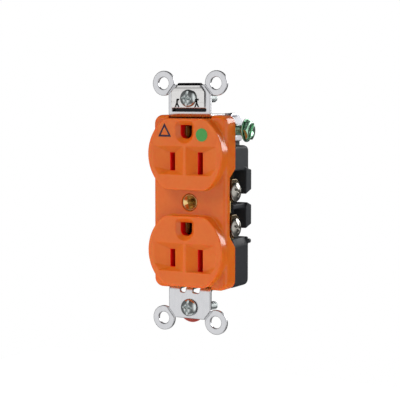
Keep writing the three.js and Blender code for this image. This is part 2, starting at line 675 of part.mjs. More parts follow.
// Moulded plate between the live contacts and the ground spine
function groundInsulator() {
  const [frontY, rearY] = [15.5, 16.5];
  const halfX = CHAMBER.midX - 0.4;
  const halfZ = CHAMBER.endZ - 0.4;
  let plate = bar('y', rectangle(-halfX, halfX, -halfZ, halfZ, 1), frontY, rearY);
  for (const z of PIN_CONTACT_Z) {
    plate = plate.subtract(box(-3.9, 3.9, frontY - 1, rearY + 1, z - 3, z + 3));
  }
  return plate.subtract(rod('y', 0, 0, SLEEVE.radius + 0.4, 10, THROUGH));
}

// ---------------------------------------------------------------- assembly

const receptacle = new THREE.Group();

function place(name, body, material, position = [0, 0, 0], rotation = [0, 0, 0]) {
  const mesh = new THREE.Mesh(toGeometry(body), material);
  mesh.name = name;
  mesh.position.set(...position);
  mesh.rotation.set(...rotation);
  receptacle.add(mesh);
}

place('face_cover', faceCover(), MATERIALS.orangeNylon);
place('rear_body', rearBody(), MATERIALS.blackNylon);
place('mounting_strap', mountingStrap(), MATERIALS.platedSteel);
place('plate_screw_bushing', plateScrewBushing(), MATERIALS.brass);
place('grounding_clip', groundingClip(), MATERIALS.springSteel);
place('ground_strap', groundStrap(), MATERIALS.nickel);
place('ground_insulator', groundInsulator(), MATERIALS.insulator);

// The two ends share one set of words: index 0 is the upper outlet, 1 the lower
const LEVELS = ['upper', 'lower'];
const SIDES = [['hot', -1, MATERIALS.brass], ['neutral', 1, MATERIALS.nickel]];
const FACING = { '-1': [0, -Math.PI / 2, 0], 1: [0, Math.PI / 2, 0] };

for (const [pole, side, plating] of SIDES) {
  place(`${pole}_terminal_plate`, terminalPlate(side), MATERIALS.brass);
  LEVELS.forEach((level, i) => {
    const turn = side > 0 ? [0, 0, 0] : [0, Math.PI, 0];
    const contactAt = [side * CONTACT.x, 0, CONTACT.z[i]];
    place(`${pole}_contact_${level}`, bladeContact(), MATERIALS.brass, contactAt, turn);
    const clampAt = [side * CLAMP.x, CLAMP_Y, CLAMP_Z[i]];
    place(`${pole}_clamp_${level}`, clampPlate(side), MATERIALS.brass, clampAt, FACING[side]);
    const screw = domedScrew(CLAMP_SCREW);
    const screwAt = [side * (CLAMP.x + CLAMP.thickness + GAP), CLAMP_Y, CLAMP_Z[i]];
    place(`${pole}_screw_${level}`, screw, plating, screwAt, FACING[side]);
  });
}

LEVELS.forEach((level, i) => {
  place(`ground_contact_${level}`, pinContact(), MATERIALS.brass, [0, 0, PIN_CONTACT_Z[i]]);
  const { y, z, droop, washerZ } = SCREW_SEAT[i];
  const outward = Math.PI / 2;
  const tilt = outward - THREE.MathUtils.degToRad(droop);
  const washer = ring(RETAINER.radius, RETAINER.hole, RETAINER.thickness);
  const washerAt = [0, RETAINER.rearY[i], washerZ];
  place(`mounting_screw_${level}`, domedScrew(MOUNT_SCREW), MATERIALS.zinc, [0, y, z], [tilt, 0, 0]);
  place(`retaining_washer_${level}`, washer, MATERIALS.redFibre, washerAt, [outward, 0, 0]);
});

const groundAt = [GROUND_SCREW.x, GROUND_SCREW.y, GROUND_SCREW.z];
const groundWasher = ring(GROUND_WASHER.radius, GROUND_WASHER.hole, GROUND_WASHER.thickness);
const groundWasherAt = [GROUND_WASHER.x, GROUND_SCREW.y, GROUND_SCREW.z];
place('ground_screw', hexScrew(), MATERIALS.greenPlate, groundAt, FACING[1]);
place('ground_screw_washer', groundWasher, MATERIALS.greenPlate, groundWasherAt, FACING[1]);

CORNER_SCREWS.forEach(([x, z], i) => {
  const at = [x, CORNER_SCREW.seatY + GAP, z];
  place(`assembly_screw_${i + 1}`, domedScrew(CORNER_SCREW), MATERIALS.zinc, at, [-Math.PI / 2, 0, 0]);
});

export default receptacle;
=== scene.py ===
import math
from functools import reduce

import bpy
import numpy as np
from mathutils import Matrix, Vector


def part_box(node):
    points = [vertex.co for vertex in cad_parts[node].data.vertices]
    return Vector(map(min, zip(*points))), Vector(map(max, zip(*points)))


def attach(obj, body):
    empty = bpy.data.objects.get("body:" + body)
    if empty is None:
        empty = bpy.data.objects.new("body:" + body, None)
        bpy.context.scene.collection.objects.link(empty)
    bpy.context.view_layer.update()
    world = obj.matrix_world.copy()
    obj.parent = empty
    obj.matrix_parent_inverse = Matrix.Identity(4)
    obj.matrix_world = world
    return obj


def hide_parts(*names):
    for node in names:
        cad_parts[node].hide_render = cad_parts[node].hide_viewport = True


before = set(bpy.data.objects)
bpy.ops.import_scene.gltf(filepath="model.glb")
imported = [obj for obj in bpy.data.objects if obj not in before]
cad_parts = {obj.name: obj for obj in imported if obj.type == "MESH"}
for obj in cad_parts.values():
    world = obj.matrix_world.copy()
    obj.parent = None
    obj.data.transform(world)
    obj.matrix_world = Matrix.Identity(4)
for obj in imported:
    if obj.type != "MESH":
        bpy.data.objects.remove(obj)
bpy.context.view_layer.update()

MM = 0.001
ROOT = "receptacle"


# ---------------------------------------------------------------- places from the frame

def node_box(node):
    """Lowest and highest corners of a CAD node, in millimetres."""
    low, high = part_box(node)
    return np.array(low) / MM, np.array(high) / MM


COVER_LOW, COVER_HIGH = node_box("face_cover")

FACE_Y = COVER_LOW[1]              # front of the two raised faces
SKIRT_Y = COVER_HIGH[1]            # rear rim of the cover
COVER_X = 16.7                     # half width of the cover behind the faces
COVER_Z = COVER_HIGH[2]
LOBE_Z = 19.45                     # centres of the faces, above and below the middle
LOBE_RADIUS = COVER_HIGH[0]
LOBE_FLAT = 14.25                  # half height of a face
FUNNEL_DEPTH = 1.9                 # of the lead-in recesses round the slots
INK = 0.04                         # how far the printed marks stand proud
SLOT_X = 6.35                      # middles of the blade slots
SLOT_HALF = 1                      # half their width
BLADE_SLOTS = {-1: (-6.5, 0.5), 1: (-7.9, 0.75)}       # ends, from the face's centre
PIN_MIDDLE, PIN_TOP, PIN_RADIUS = 8.65, 11.55, 2.5     # ground hole, from the same
PLATE_Y = 1.6                      # rear of the cover's front wall
LEDGE_Y = 3.3                      # rear of the cover beside the terminal bays
CHANNEL_X = 9.9                    # half width of the strap's channel
CHANNEL_Z = 33.7                   # height at which the channel starts

WALL = 1.6
HOLLOW_Z = 32.2                    # ends of the room inside the cover and the body
BODY_FRONT = SKIRT_Y + 0.3
BODY_REAR = 21.3
TONGUE_REAR = 22.5                 # rear of the tongues beside the terminal bays
BAY_WALL_X = 10.7                  # inner wall of the terminal bays
BAY_TOP, BAY_BOTTOM, BAY_BACK = 12.6, -14.9, 17.7
CLAMP_Y, CLAMP_Z = 7.45, (4.35, -9.97)
CORNER_SCREWS = ((12.4, -30.4), (-12.4, -30.4), (-12.4, 30.4))
BOSS_RADIUS, BOSS_HOLE = 2.9, 1.7
BUSHING_HOLE = 3.0
GROUND_SCREW = (12.75, 28.85)      # its place behind the front and above the middle

STRAP_HALF = 0.65                  # half the thickness of the strap
EAR_X, EAR_Z, EAR_RADIUS, EAR_HOLE = 12, 47.7, 5, 2.45
STRAP_END = 47.1
MOUNT_Z = 41.67                    # height of the box screws
MOUNT_SLOTS = ((MOUNT_Z, 3.2, 2.1), (-42.2, 3.4, 2.5))  # height, half length, radius
CLIP_FEET = (-5.2, 3.8)            # middles of the two spring feet
CLIP_SIDES, CLIP_TOP_SIDES, CLIP_TOP = (-8, 7.2), (-5.2, 5.1), 47.4


# ---------------------------------------------------------------- distance fields

class Grid:
    """Sample points of a block of space, kept as three broadcastable axes."""

    def __init__(self, low, high, step):
        self.low = np.array(low, float) - 2 * step
        self.step = step
        counts = np.ceil((np.array(high, float) + 2 * step - self.low) / step).astype(int) + 1
        axes = [self.low[i] + step * np.arange(counts[i]) for i in range(3)]
        self.x = axes[0].astype(np.float32)[:, None, None]
        self.y = axes[1].astype(np.float32)[None, :, None]
        self.z = axes[2].astype(np.float32)[None, None, :]


def slab(c, low, high):
    return np.abs(c - (low + high) / 2) - (high - low) / 2


def rect(a, b, a0, a1, b0, b1, corner=0.0):
    """Rectangle with rounded corners in the plane of two axes."""
    u = slab(a, a0, a1) + corner
    v = slab(b, b0, b1) + corner
    outside = np.hypot(np.maximum(u, 0), np.maximum(v, 0))
    return outside + np.minimum(np.maximum(u, v), 0) - corner


def disc(a, b, a0, b0, radius):
    return np.hypot(a - a0, b - b0) - radius


def polygon(a, b, corners):
    """Signed distance to a polygon in the plane of two axes."""
    a, b = np.broadcast_arrays(a, b)
    nearest = np.full(a.shape, np.inf, np.float32)
    inside = np.zeros(a.shape, bool)
    for (a0, b0), (a1, b1) in zip(corners, corners[1:] + corners[:1]):
        ea, eb = a1 - a0, b1 - b0
        t = np.clip(((a - a0) * ea + (b - b0) * eb) / (ea * ea + eb * eb), 0, 1)
        nearest = np.minimum(nearest, np.hypot(a - a0 - t * ea, b - b0 - t * eb))
        if b0 != b1:
            crosses = (b0 > b) != (b1 > b)
            inside ^= crosses & (a < a0 + (b - b0) * ea / eb)
    return np.where(inside, -nearest, nearest)


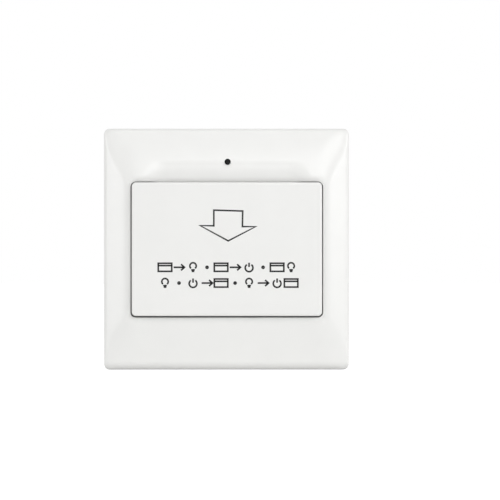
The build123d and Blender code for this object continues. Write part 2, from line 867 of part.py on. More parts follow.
def main_board():
    """The power board, notched at the corners to pass the cover's bosses."""
    through = (board_back_out - overrun, board_front_out + overrun)
    across = (-board_half, board_half)
    board = block(across, (-board_half_height, board_half_height), (board_back_out, board_front_out))
    notch_x = cover_screw_x - cover_boss_radius - board_notch_play
    notch_z = cover_screw_z - cover_boss_radius - board_notch_play
    for side, end in quarters(1, 1):
        board -= block((side * notch_x, side * box_half), (end * notch_z, end * box_half_height), through)
    for x, z in post_places():
        board -= rod(board_screw_radius + hole_play, through, x, z)
    for x in link_pin_places():
        board -= link_pin_hole(x, through)
    for x in pole_places():
        board -= contact_pin(x, through)
    return board


def board_screws():
    """Two screws that hold the main board to its posts."""
    sizes = (board_screw_radius, board_screw_length, board_screw_head_radius, board_screw_head_height)
    return group([screw(x, z, board_front_out, 1, sizes) for x, z in post_places()])


def on_board(place_shares):
    """A place on the main board, at shares of its half sizes."""
    return board_half * place_shares[0], board_half_height * place_shares[1]


def boxed_component(place_shares, length, width, height):
    """A box that stands on the front of the main board."""
    x, z = on_board(place_shares)
    return block(span(x, length), span(z, width), (board_front_out, board_front_out + height))


def relay():
    """The relay that switches the room's supply."""
    body = boxed_component(relay_place_shares, relay_length, relay_width, relay_height)
    return fillet(body.edges().filter_by(Axis.Y), component_round)


def film_capacitor():
    """The boxed film capacitor of the supply."""
    sizes = (film_capacitor_length, film_capacitor_width, film_capacitor_height)
    body = boxed_component(film_capacitor_place_shares, *sizes)
    return fillet(body.edges().filter_by(Axis.Y), component_round)


def filter_capacitors():
    """Two upright electrolytic capacitors."""
    cans = []
    for place_shares in filter_capacitor_place_shares:
        out = (board_front_out, board_front_out + filter_capacitor_height)
        can = rod(filter_capacitor_radius, out, *on_board(place_shares))
        cans.append(chamfer(can.faces().sort_by(Axis.Y)[0].edges(), small_chamfer))
    return group(cans)


def varistor():
    """The disc that takes voltage surges, on its two legs."""
    x, z = on_board(varistor_place_shares)
    centre_out = board_front_out + varistor_lift + varistor_radius
    disc = upright_rod(varistor_radius, span(z, varistor_thickness), x, centre_out)
    for leg_x in span(x, varistor_radius):
        leg_up = span(z, varistor_leg_width)
        disc += block(span(leg_x, varistor_leg_width), leg_up, (board_front_out, centre_out))
    return disc


def fuse():
    """The boxed fuse."""
    return boxed_component(fuse_place_shares, fuse_length, fuse_width, fuse_height)


def bridge_rectifier():
    """The flat bridge rectifier."""
    return boxed_component(rectifier_place_shares, rectifier_length, rectifier_width, rectifier_height)


def microcontroller():
    """The small controller."""
    return boxed_component(controller_place_shares, controller_length, controller_width, controller_height)


def link_pin_places():
    """Where the link pins stand, from left to right."""
    return [link_pin_pitch * (number - (link_pin_count - 1) / 2) for number in range(link_pin_count)]


def link_pin_hole(x, out):
    """The space that one square link pin takes through a board or a strip."""
    width = link_pin_width + 2 * screw_play
    return block(span(x, width), span(link_z, width), (min(out) - overrun, max(out) + overrun))


def link_pins():
    """Square pins that join the two boards."""
    out = (board_back_out - link_pin_stick_out, reader_front_out + link_pin_stick_out)
    up = span(link_z, link_pin_width)
    return group([block(span(x, link_pin_width), up, out) for x in link_pin_places()])


def link_header():
    """The strip that holds the link pins on the main board."""
    out = (board_front_out, board_front_out + link_header_height)
    strip = block(span(0, link_pin_count * link_pin_pitch), span(link_z, link_header_width), out)
    for x in link_pin_places():
        strip -= link_pin_hole(x, out)
    return strip


# Terminals


def pole_places():
    """Where the four poles stand, from left to right."""
    return [pole_pitch * (number - (pole_count - 1) / 2) for number in range(pole_count)]


def contact_pin(x, out):
    """The contact's foot, which goes through the main board."""
    return block(span(x, contact_foot_width), (contact_foot_z, contact_top_z), out)


def terminal_block():
    """The block of four rising-cage terminals, with wire holes below and screw holes at the back."""
    solid = block((-block_half, block_half), (block_foot, block_top), (block_back_out, board_back_out))
    solid = chamfer(solid.faces().sort_by(Axis.Y)[-1].edges(), block_end_wall / 2)
    wire_out = cage_front_out - cage_wall - contact_rise / 2
    cavity_up = (cage_foot_z, cage_foot_z + cage_length + 2 * cage_play)
    cavity_out = (cavity_back_out, cage_front_out + cage_play)
    bar_out = (contact_back_out - screw_play, contact_front_out + screw_play)
    ring_out = (head_seat_out - overrun, cavity_back_out + overrun)
    head_out = (block_back_out - overrun, head_seat_out + terminal_head_play)
    for x in pole_places():
        solid -= block(span(x, cage_width + 2 * cage_play), cavity_up, cavity_out)
        solid -= upright_rod(wire_hole_radius, (block_foot - overrun, cage_foot_z + overrun), x, wire_out)
        contact_across = span(x, contact_width + 2 * screw_play)
        solid -= block(contact_across, (cage_foot_z, contact_top_z + screw_play), bar_out)
        leg_up = (contact_foot_z - screw_play, contact_top_z + screw_play)
        solid -= block(contact_across, leg_up, (contact_front_out, board_back_out))
        solid -= rod(terminal_screw_radius + hole_play, ring_out, x, cage_middle_z)
        solid -= rod(terminal_screw_head_radius + hole_play, head_out, x, cage_middle_z)
    return solid


def terminal_contacts():
    """Four bent contacts, each from inside its cage to the main board."""
    contacts = []
    for x in pole_places():
        across = span(x, contact_width)
        bar = block(across, (cage_foot_z, contact_top_z), (contact_back_out, contact_front_out))
        bar += block(across, (contact_foot_z, contact_top_z), (contact_back_out, board_back_out))
        bar += contact_pin(x, (board_back_out, board_front_out + contact_pin_stick_out))
        contacts.append(bar)
    return group(contacts)


def terminal_screw(x):
    """One slotted clamp screw, turning in place."""
    length = screw_tip_out - head_seat_out
    sizes = (terminal_screw_radius, length, terminal_screw_head_radius, terminal_screw_head_height)
    return screw(x, cage_middle_z, head_seat_out, -1, sizes)


def terminal_cage(x):
    """One clamp cage, a square tube that the screw pulls back against the wire."""
    up = span(cage_middle_z, cage_length)
    cage = block(span(x, cage_width), up, (cage_back_out, cage_front_out))
    mouth_up = span(cage_middle_z, cage_length + 2 * overrun)
    mouth_out = (cage_back_out + cage_wall, cage_front_out - cage_wall)
    cage -= block(span(x, cage_width - 2 * cage_wall), mouth_up, mouth_out)
    hole_out = (cage_back_out - overrun, cage_back_out + 2 * cage_wall)
    return cage - rod(terminal_screw_radius + terminal_screw_play, hole_out, x, cage_middle_z)


single_pieces = [
    bezel,
    card_panel,
    pocket_tray,
    tray_screws,
    light_pipe,
    card_lever,
    lever_pin,
    switch_plunger,
    card_switch,
    base_housing,
    mounting_screws,
    inner_cover,
    inner_cover_screws,
    reader_board,
    reader_board_screws,
    antenna_track,
    reader_chip,
    indicator_led,
    main_board,
    board_screws,
    relay,
    film_capacitor,
    filter_capacitors,
    varistor,
    fuse,
    bridge_rectifier,
    microcontroller,
    link_header,
    link_pins,
    terminal_block,
    terminal_contacts,
]

os.makedirs("parts", exist_ok=True)
for make in single_pieces:
    export_step(make(), f"parts/{make.__name__}.step")
for number, x in enumerate(pole_places(), start=1):
    export_step(terminal_screw(x), f"parts/terminal_screw_{number}.step")
    export_step(terminal_cage(x), f"parts/terminal_cage_{number}.step")
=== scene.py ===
"""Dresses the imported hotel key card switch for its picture, in the frame's own coordinates.

x runs to the right, y into the wall and z up. Sizes in the classes are millimetres, and places
along y are given as distances out from the wall, as in the part's own source.
"""

import json
import logging
from dataclasses import dataclass, field, replace
from enum import Enum
from math import cos, pi, radians, sin

import bpy
import numpy as np
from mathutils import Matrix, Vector


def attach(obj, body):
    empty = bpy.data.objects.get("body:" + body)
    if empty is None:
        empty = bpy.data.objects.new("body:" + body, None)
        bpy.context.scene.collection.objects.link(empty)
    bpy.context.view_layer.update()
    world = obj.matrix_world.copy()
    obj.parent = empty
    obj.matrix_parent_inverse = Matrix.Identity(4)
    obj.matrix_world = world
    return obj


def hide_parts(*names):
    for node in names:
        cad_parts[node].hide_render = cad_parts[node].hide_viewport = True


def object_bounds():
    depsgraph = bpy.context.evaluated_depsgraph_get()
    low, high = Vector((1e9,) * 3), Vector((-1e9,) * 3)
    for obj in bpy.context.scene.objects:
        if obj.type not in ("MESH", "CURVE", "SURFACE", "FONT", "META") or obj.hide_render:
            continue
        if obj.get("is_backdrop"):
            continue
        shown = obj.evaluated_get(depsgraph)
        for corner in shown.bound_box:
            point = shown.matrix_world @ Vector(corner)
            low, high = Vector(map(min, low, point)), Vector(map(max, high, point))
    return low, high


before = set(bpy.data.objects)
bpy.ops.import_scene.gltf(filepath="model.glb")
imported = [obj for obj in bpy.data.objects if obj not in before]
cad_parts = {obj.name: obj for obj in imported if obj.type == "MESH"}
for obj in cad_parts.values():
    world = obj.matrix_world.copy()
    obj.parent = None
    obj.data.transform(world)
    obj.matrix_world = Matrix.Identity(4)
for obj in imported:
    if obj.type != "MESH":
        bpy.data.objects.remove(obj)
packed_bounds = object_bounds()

Tree = bpy.types.NodeTree
Socket = bpy.types.NodeSocket
Array = np.ndarray
Pair = tuple[float, float]
Triple = tuple[float, float, float]
Colour = tuple[float, float, float, float]

log = logging.getLogger("scene")
MM = 0.001

# Faces that meet at more than this angle keep a sharp edge between them
SHARP_ANGLE = radians(38)
# The sRGB curve: where its straight foot ends, the foot's slope, and the offset and power above
SRGB_FOOT, SRGB_SLOPE, SRGB_OFFSET, SRGB_POWER = 0.04045, 12.92, 0.055, 2.4


class Body(Enum):
    """The body that a dressed piece rides on."""

    FRONT = "front_cover"
    BASE = "base"
    TERMINAL_SCREW_1 = "terminal_screw_1"
    TERMINAL_SCREW_2 = "terminal_screw_2"
    TERMINAL_SCREW_3 = "terminal_screw_3"
    TERMINAL_SCREW_4 = "terminal_screw_4"


class Slot(Enum):
    """The record's material slot that a dressed piece stands for."""

    WHITE_FACE = "white_face"
    ZINC_STEEL = "zinc_steel"
    SMOKED_PIPE = "smoked_pipe"
    CHIP_BLACK = "chip_black"


class Sign(Enum):
    """One of the small generic signs on the panel."""

    CARD = "card"
    ARROW = "arrow"
    LAMP = "lamp"
    POWER = "power"
    DOT = "dot"


# Surfaces


@dataclass
class Patch:
    """A mesh in the making: points in millimetres (x, out, z), and faces with ordered corners."""

    points: Array
    faces: list[list[int]]

    @classmethod
    def from_grid(cls, grid: Array, ring: bool = False, loop: bool = False) -> "Patch":
        """Joins a grid of points into four-cornered faces.

        Args:
            grid: The points, rows by columns by three.
            ring: Whether the last column joins the first.
            loop: Whether the last row joins the first.

        Returns:
            The patch.
        """
        rows, columns = grid.shape[:2]
        row = np.arange(rows if loop else rows - 1)[:, None]
        column = np.arange(columns if ring else columns - 1)[None, :]
        here, right = row * columns, (row + 1) % rows * columns
        step = (column + 1) % columns
        faces = np.stack([here + column, right + column, right + step, here + step], axis=-1)
        return cls(grid.reshape(-1, 3), faces.reshape(-1, 4).tolist())

    @classmethod
    def rod(cls, grid: Array) -> "Patch":
        """Joins rings of points, one to a row, into a rod with both ends closed.

        Args:
            grid: The points, rows by columns by three.

        Returns:
            The patch.
        """
        rows, columns = grid.shape[:2]
        patch = cls.from_grid(grid, ring=True)
        last = range((rows - 1) * columns, rows * columns)
        patch.faces += [list(range(columns)), list(last)[::-1]]
        return patch

    def flipped(self) -> "Patch":
        """Turns every face round."""
        return Patch(self.points, [face[::-1] for face in self.faces])


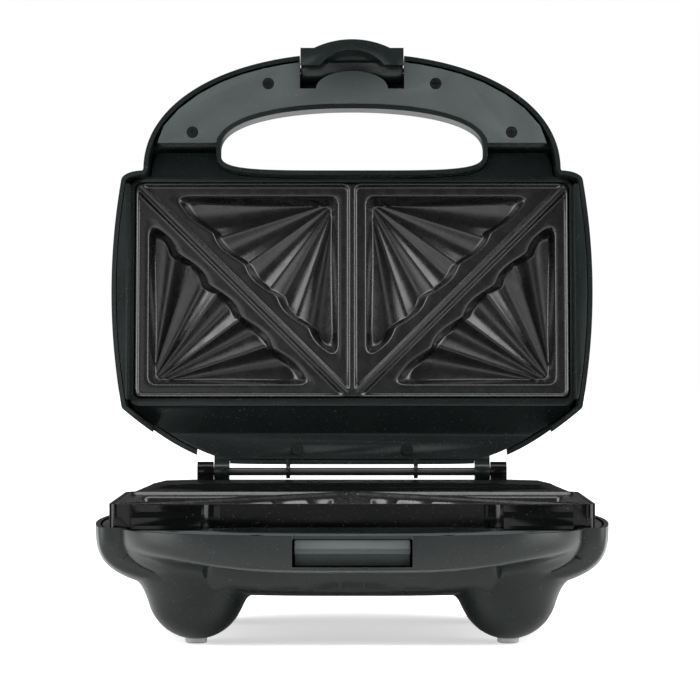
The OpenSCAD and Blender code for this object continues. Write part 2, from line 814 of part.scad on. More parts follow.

**WHAT IS EXPECTED:**
Extract and reproduce exactly the lines opening with the line containing "Vector(map(max, high, point))" and closing with the line containing "loop: Whether the", inclusive.

**TASK SOLUTION:**
            low, high = Vector(map(min, low, point)), Vector(map(max, high, point))
    return low, high


before = set(bpy.data.objects)
bpy.ops.import_scene.gltf(filepath="model.glb")
imported = [obj for obj in bpy.data.objects if obj not in before]
cad_parts = {obj.name: obj for obj in imported if obj.type == "MESH"}
for obj in cad_parts.values():
    world = obj.matrix_world.copy()
    obj.parent = None
    obj.data.transform(world)
    obj.matrix_world = Matrix.Identity(4)
for obj in imported:
    if obj.type != "MESH":
        bpy.data.objects.remove(obj)
packed_bounds = object_bounds()

Tree = bpy.types.NodeTree
Socket = bpy.types.NodeSocket
Array = np.ndarray
Pair = tuple[float, float]
Triple = tuple[float, float, float]
Colour = tuple[float, float, float, float]

log = logging.getLogger("scene")
MM = 0.001

# Faces that meet at more than this angle keep a sharp edge between them
SHARP_ANGLE = radians(38)
# The sRGB curve: where its straight foot ends, the foot's slope, and the offset and power above
SRGB_FOOT, SRGB_SLOPE, SRGB_OFFSET, SRGB_POWER = 0.04045, 12.92, 0.055, 2.4


class Body(Enum):
    """The body that a dressed piece rides on."""

    FRONT = "front_cover"
    BASE = "base"
    TERMINAL_SCREW_1 = "terminal_screw_1"
    TERMINAL_SCREW_2 = "terminal_screw_2"
    TERMINAL_SCREW_3 = "terminal_screw_3"
    TERMINAL_SCREW_4 = "terminal_screw_4"


class Slot(Enum):
    """The record's material slot that a dressed piece stands for."""

    WHITE_FACE = "white_face"
    ZINC_STEEL = "zinc_steel"
    SMOKED_PIPE = "smoked_pipe"
    CHIP_BLACK = "chip_black"


class Sign(Enum):
    """One of the small generic signs on the panel."""

    CARD = "card"
    ARROW = "arrow"
    LAMP = "lamp"
    POWER = "power"
    DOT = "dot"


# Surfaces


@dataclass
class Patch:
    """A mesh in the making: points in millimetres (x, out, z), and faces with ordered corners."""

    points: Array
    faces: list[list[int]]

    @classmethod
    def from_grid(cls, grid: Array, ring: bool = False, loop: bool = False) -> "Patch":
        """Joins a grid of points into four-cornered faces.

        Args:
            grid: The points, rows by columns by three.
            ring: Whether the last column joins the first.
            loop: Whether the last row joins the first.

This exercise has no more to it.